Investigating the controversial life and works of Sir Francis Bond Head

Magazine Fall 2019

English Professor Dr. Kevin Hutchings is producing the first detailed literary study of the life and times of former Upper Canada governor Sir Francis Bond Head.

Kevin Hutchings
English Professor Dr. Kevin Hutchings is investigating how Sir Francis Bond Head’s literature influenced his political work in the 19th century.

Imagine being in a room full of powerful people who all share the same opinion on a matter of national significance. Now imagine being the lone dissenter.

That’s the focus for Dr. Kevin Hutchings who is investigating the life and literary works of Sir Francis Bond Head, as part of a Social Sciences and Humanities Research Council of Canada Insight Grant.
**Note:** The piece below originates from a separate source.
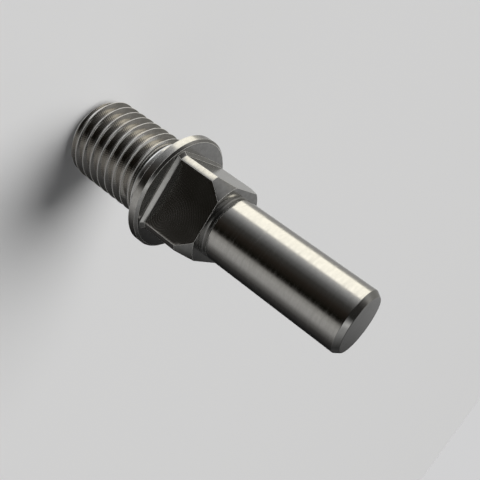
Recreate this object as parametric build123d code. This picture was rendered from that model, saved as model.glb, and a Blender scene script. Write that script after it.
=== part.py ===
from build123d import *
import os
from math import radians, tan

# The spindle is turned and milled from one bar of steel. It is drawn upright on the Z axis, with
# the front face of the flange at height zero, and lifted last to stand on its faced thread end.

# Male screw thread, M20 x 2.5, right hand
thread_major_diameter = 19.65
thread_depth = 1.355
thread_pitch = 2.5
thread_crest_width = 0.35
thread_flank_angle = 30.0
thread_overlap = 0.15
thread_end_height = -27.75
thread_end_diameter = 16.4
thread_crest_height_at_x_axis = -16.69
thread_lead_in_turns = 6
thread_finish_height = -4.4
thread_core_end_height = -3.5

# Plain collar between the thread and the flange
collar_diameter = 19.8
collar_start_height = -6.5
collar_edge_radius = 0.8
collar_root_chamfer = 0.3

# Flange
flange_diameter = 27.5
flange_thickness = 2.5
flange_front_chamfer = 0.55
flange_rear_chamfer = 0.2

# Square for an open-ended spanner, with turned corners and a coned end
square_across_flats = 18.0
square_corner_diameter = 23.8
square_length = 13.3
square_end_diameter = 20.4
square_cone_angle = 25.0
square_base_radius = 0.75

# Ground shank, with a relief at its root and a chamfered end
shank_diameter = 15.0
shank_end_height = 49.0
shank_chamfer_length = 1.25
shank_chamfer_depth = 0.85
relief_depth = 0.25
relief_length = 0.9
relief_root_chamfer = 0.2
relief_exit_length = 0.35

thread_major_radius = thread_major_diameter / 2
thread_minor_radius = thread_major_radius - thread_depth
thread_end_radius = thread_end_diameter / 2
collar_radius = collar_diameter / 2
flange_radius = flange_diameter / 2
shank_radius = shank_diameter / 2
relief_radius = shank_radius - relief_depth


def turn(points):
    """Revolve a closed outline of (radius, height) points about the turning axis."""
    outline = Polyline([(radius, 0, height) for radius, height in points], close=True)
    return revolve(make_face(outline), axis=Axis.Z)


def stub(start_radius, end_radius, start_height, end_height):
    """A round stub on the turning axis, straight or coned, between two heights."""
    length = end_height - start_height
    base = (Align.CENTER, Align.CENTER, Align.MIN)
    if start_radius == end_radius:
        return Pos(0, 0, start_height) * Cylinder(start_radius, length, align=base)
    return Pos(0, 0, start_height) * Cone(start_radius, end_radius, length, align=base)


def circles_at(solid, height, radius):
    """The round edges of a turned solid at one height and radius."""
    found = []
    for edge in solid.edges().filter_by(GeomType.CIRCLE):
        same_height = abs(edge.center().Z - height) < 1e-4
        same_radius = abs(edge.radius - radius) < 1e-4
        if same_height and same_radius:
            found.append(edge)
    return found


# The turned blank from the collar to the shank's end, without the square
relief_end_height = square_length + relief_length
blank = turn([
    (0, collar_start_height),
    (collar_radius, collar_start_height),
    (collar_radius, -flange_thickness - collar_root_chamfer),
    (collar_radius + collar_root_chamfer, -flange_thickness),
    (flange_radius - flange_rear_chamfer, -flange_thickness),
    (flange_radius, -flange_thickness + flange_rear_chamfer),
    (flange_radius, -flange_front_chamfer),
    (flange_radius - flange_front_chamfer, 0),
    (relief_radius, 0),
    (relief_radius, relief_end_height),
    (shank_radius, relief_end_height + relief_exit_length),
    (shank_radius, shank_end_height - shank_chamfer_length),
    (shank_radius - shank_chamfer_depth, shank_end_height),
    (0, shank_end_height),
])
blank = fillet(circles_at(blank, collar_start_height, collar_radius), collar_edge_radius)

# The square: four milled flats on a turned and coned boss
corner_radius = square_corner_diameter / 2
end_radius = square_end_diameter / 2
cone_length = (corner_radius - end_radius) / tan(radians(square_cone_angle))
boss = turn([
    (0, -flange_thickness / 2),
    (corner_radius, -flange_thickness / 2),
    (corner_radius, square_length - cone_length),
    (end_radius, square_length),
    (0, square_length),
])
square = boss & Box(square_across_flats, square_across_flats, 3 * square_length)
body = blank + square

base_edges = []
for edge in body.edges():
    middle = edge.position_at(0.5)
    on_flange_face = abs(middle.Z) < 1e-4 and abs(edge.position_at(0).Z) < 1e-4
    if on_flange_face and (middle.X**2 + middle.Y**2) ** 0.5 < corner_radius + 0.01:
        base_edges.append(edge)
body = fillet(base_edges, square_base_radius)
body = chamfer(circles_at(body, square_length, relief_radius), relief_root_chamfer)

# The thread: one tooth, drawn in the plane of the axis, is swept along the helix round a core
ridge_start_height = thread_crest_height_at_x_axis - thread_lead_in_turns * thread_pitch
ridge_height = thread_finish_height - ridge_start_height
ridge_foot_radius = thread_minor_radius - thread_overlap
ridge_top_radius = thread_major_radius + thread_overlap
flank_slope = tan(radians(thread_flank_angle))
crest_half = thread_crest_width / 2
foot_half = crest_half + (thread_major_radius - ridge_foot_radius) * flank_slope
top_half = crest_half - thread_overlap * flank_slope
tooth = make_face(Polyline(
    (ridge_foot_radius, 0, ridge_start_height - foot_half),
    (ridge_top_radius, 0, ridge_start_height - top_half),
    (ridge_top_radius, 0, ridge_start_height + top_half),
    (ridge_foot_radius, 0, ridge_start_height + foot_half),
    close=True,
))
helix = Helix(thread_pitch, ridge_height, thread_minor_radius, center=(0, 0, ridge_start_height))
ridge = sweep(tooth, path=helix, is_frenet=True)
core = stub(thread_minor_radius, thread_minor_radius, ridge_start_height, thread_core_end_height)

# The thread is turned down to its major diameter, faced to length, and chamfered at 45 degrees
bar = stub(thread_major_radius, thread_major_radius, thread_end_height, thread_core_end_height)
thread_length = thread_core_end_height - thread_end_height
chamfer_cone = stub(
    thread_end_radius, thread_end_radius + thread_length, thread_end_height, thread_core_end_height
)
thread = (core + ridge) & chamfer_cone & bar
spindle = body + thread

# It stands on its faced thread end, with the origin at the middle of that face
spindle = Pos(0, 0, -thread_end_height) * spindle

os.makedirs("parts", exist_ok=True)
export_step(spindle, "parts/spindle.step")
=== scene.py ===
import math

import bpy
from mathutils import Matrix, Vector


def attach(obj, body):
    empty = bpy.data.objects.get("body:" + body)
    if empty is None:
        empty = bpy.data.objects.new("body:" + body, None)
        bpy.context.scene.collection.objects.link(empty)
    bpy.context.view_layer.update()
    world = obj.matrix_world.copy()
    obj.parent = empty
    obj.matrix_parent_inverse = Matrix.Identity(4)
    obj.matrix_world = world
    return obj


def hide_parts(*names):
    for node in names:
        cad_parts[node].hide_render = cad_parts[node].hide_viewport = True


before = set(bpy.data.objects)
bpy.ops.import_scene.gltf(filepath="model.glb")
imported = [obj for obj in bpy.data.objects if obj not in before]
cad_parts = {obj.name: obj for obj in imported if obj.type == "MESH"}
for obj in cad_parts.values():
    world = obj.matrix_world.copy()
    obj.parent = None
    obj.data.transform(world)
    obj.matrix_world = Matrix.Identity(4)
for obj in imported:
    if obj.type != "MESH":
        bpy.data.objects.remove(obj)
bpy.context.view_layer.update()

# --- How the spindle stands ---
# The spindle stands on its faced thread end, as it was held in the lathe but upright. Heights are
# measured from the front face of the flange, and each shape is lifted to the floor once made.
MM = 0.001
THREAD_END = -27.75 * MM
lift = Matrix.Translation((0.0, 0.0, -THREAD_END))

# --- Broken edges, with a painted highlight ---
# Every edge is broken with a touch of the tool or a file, which leaves a fine line of satin steel
# beside the smoother faces. The edge steel's pale, half-matt colour is a painted highlight, so
# that each edge shows a fine bright line.
EDGE = 0.08 * MM


def steel_nodes(name, colour, roughness, anisotropy):
    """A bare steel material; returns it with its nodes, its links and its shader."""
    material = bpy.data.materials.new(name)
    material.use_nodes = True
    nodes = material.node_tree.nodes
    shader = nodes["Principled BSDF"]
    shader.inputs["Base Color"].default_value = (*colour, 1.0)
    shader.inputs["Metallic"].default_value = 1.0
    shader.inputs["Roughness"].default_value = roughness
    shader.inputs["Anisotropic"].default_value = anisotropy
    if anisotropy:
        tangent = nodes.new("ShaderNodeTangent")
        tangent.direction_type = "UV_MAP"
        tangent.uv_map = "turning"
        material.node_tree.links.new(tangent.outputs["Tangent"], shader.inputs["Tangent"])
    return material, nodes, material.node_tree.links, shader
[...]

Bond Head was a best-selling British journalist and travel writer who governed the British colony of Upper Canada from 1836 to 1838, and held a contrarian position to his peers regarding the ideology of assimilation that came to inform Canada’s residential school system.

“Sir Francis played a fascinating and controversial role in our nation’s colonial history, to which past scholarship has failed to do justice,” says Hutchings, an English Professor and former Canada Research Chair in Literature, Culture and Environmental Studies. “My investigation of the relationship between his literary and political activities will demonstrate the important role that literature played in English Canada’s early colonial history.”

Hutchings will produce the first detailed literary study of Bond Head’s life and times, with a goal of demonstrating how he exploited his literary celebrity to support his often-controversial political work, including his treaty-making among First Nations in Upper Canada, and his contentious role in both inciting and crushing the 1837 Upper Canada Rebellion.
Perhaps of most interest, however, is what appears to be Bond Head’s stance regarding the residential school system.

“The Truth and Reconciliation Commission is concerned with finding and publishing the truth about residential schools, the sole purpose of which was to assimilate Indigenous people into ‘mainstream’ European Canadian society by severing them from their families, from their cultural traditions and from their language,” adds Hutchings.

“During the 19th century, most members of Canada’s settler society embraced the idea that Indigenous people should be converted to Christianity and be assimilated to European ways of life. Sir Francis doesn’t quite fit in with that position because he came on the scene with the opposite idea. He’s fascinating to me for that reason.”